The following testimony was submitted by the Grassroot Institute of Hawaii for consideration Feb. 17, 2022, by the House Committee on Water and Land.
To: House Committee on Water and Land
Rep. David A. Tarnas, Chair
Rep. Patrick Pihana Branco, Vice Chair
From: Grassroot Institute of Hawaii
Joe Kent, Executive Vice President
RE: HB1751 HD1 — RELATING TO RURAL DISTRICTS
Dear Chair and Committee Members:
The Grassroot Institute of Hawaii would like to offer its comments on HB1751 HD1, which would authorize counties to adopt ordinances allowing up to one dwelling per quarter-acre in rural districts, provided that the ordinances are consistent with the county general plan and community development plan.
We commend the Legislature for considering new ways to help address the state housing crisis. It is easy to focus solely on new building projects and overlook how useful it would be to remove zoning and land-use restrictions that hamper creative solutions to the lack of affordable housing.
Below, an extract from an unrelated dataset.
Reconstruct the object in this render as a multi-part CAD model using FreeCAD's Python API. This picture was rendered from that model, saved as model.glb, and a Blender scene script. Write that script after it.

Allowing for higher density by reducing the permitted acreage from one dwelling per one-half acre to one dwelling per one-quarter acre in rural districts would be a useful and creative approach to the state’s housing woes.
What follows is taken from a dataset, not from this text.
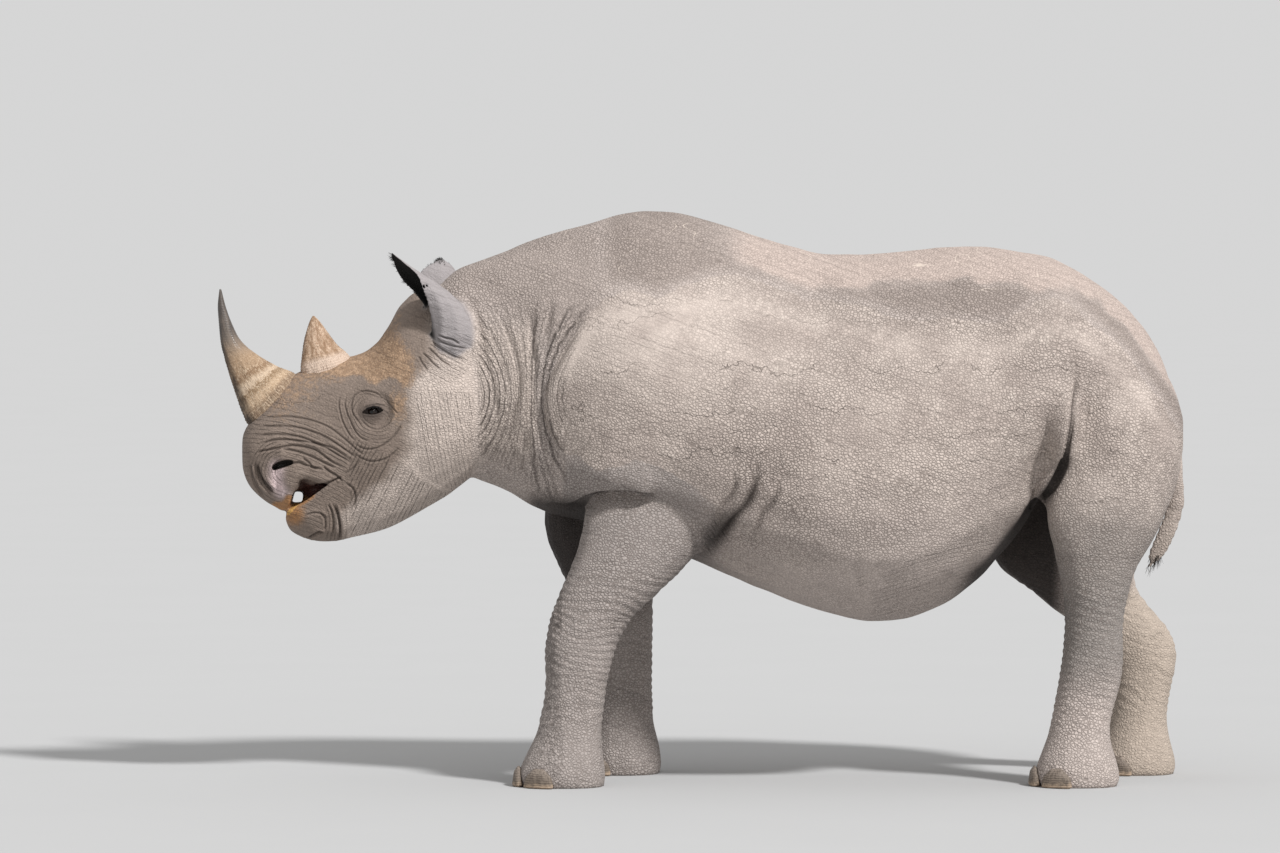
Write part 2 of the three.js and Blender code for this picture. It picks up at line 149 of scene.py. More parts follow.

We do, however, have one suggestion that will help this bill achieve its goals:
Instead of a mandate requiring that each dwelling house “shall be consistent with the county general plan and community development plan,” we suggest that the plans be used in an advisory way. Thus, the word “shall” should be replaced and the section rewritten to say: “provided that each dwelling house is not clearly inconsistent with the county general plan and community development plan.”
Requiring that the proposed housing comply with both the general plan and community development plans (which do not necessarily have the force of law) could mire the growth of new housing in bureaucracy or make it vulnerable to “Not In My Backyard” planning trends.
Too often, well-meaning land-use regulation and zoning laws frustrate efforts to increase the stock of available housing. The Grassroot Institute has issued several publications that analyze how zoning and other regulations throttle the growth of housing.
One was our policy report “Reform the Hawaii LUC to encourage more housing,” which advocates giving the counties more authority to make decisions, thus reducing the amount of bureaucracy and preventing the state Land Use Commission from becoming a de facto state zoning commission.
Another was “Build up or build out? How to make housing more affordable,” which recommends “increasing the area of urbanized land and building marketable densities outside of the existing urban footprint,” which currently is about only 5% of all land in the state. For example, an increase of only 1 or 2 percentage points in Hawaii’s urban-designated land would be equivalent to a 20% to 40% increase, respectively, in lands available for more housing.
In addition, the institute has made available a zoning-reform toolkit, “How to Build Affordable, Thriving Neighborhoods,” which explores different ways to increase housing supply and improve affordability by reforming state and local zoning restrictions.
We summarized many proposals from the toolkit in a commentary published in The Maui News, ”50 ways — at least — to update Maui’s zoning code.”
By creating a statutory path to increase housing density in rural areas, this bill would be a positive step toward addressing the state housing shortage.
Thank you for the opportunity to submit our comments.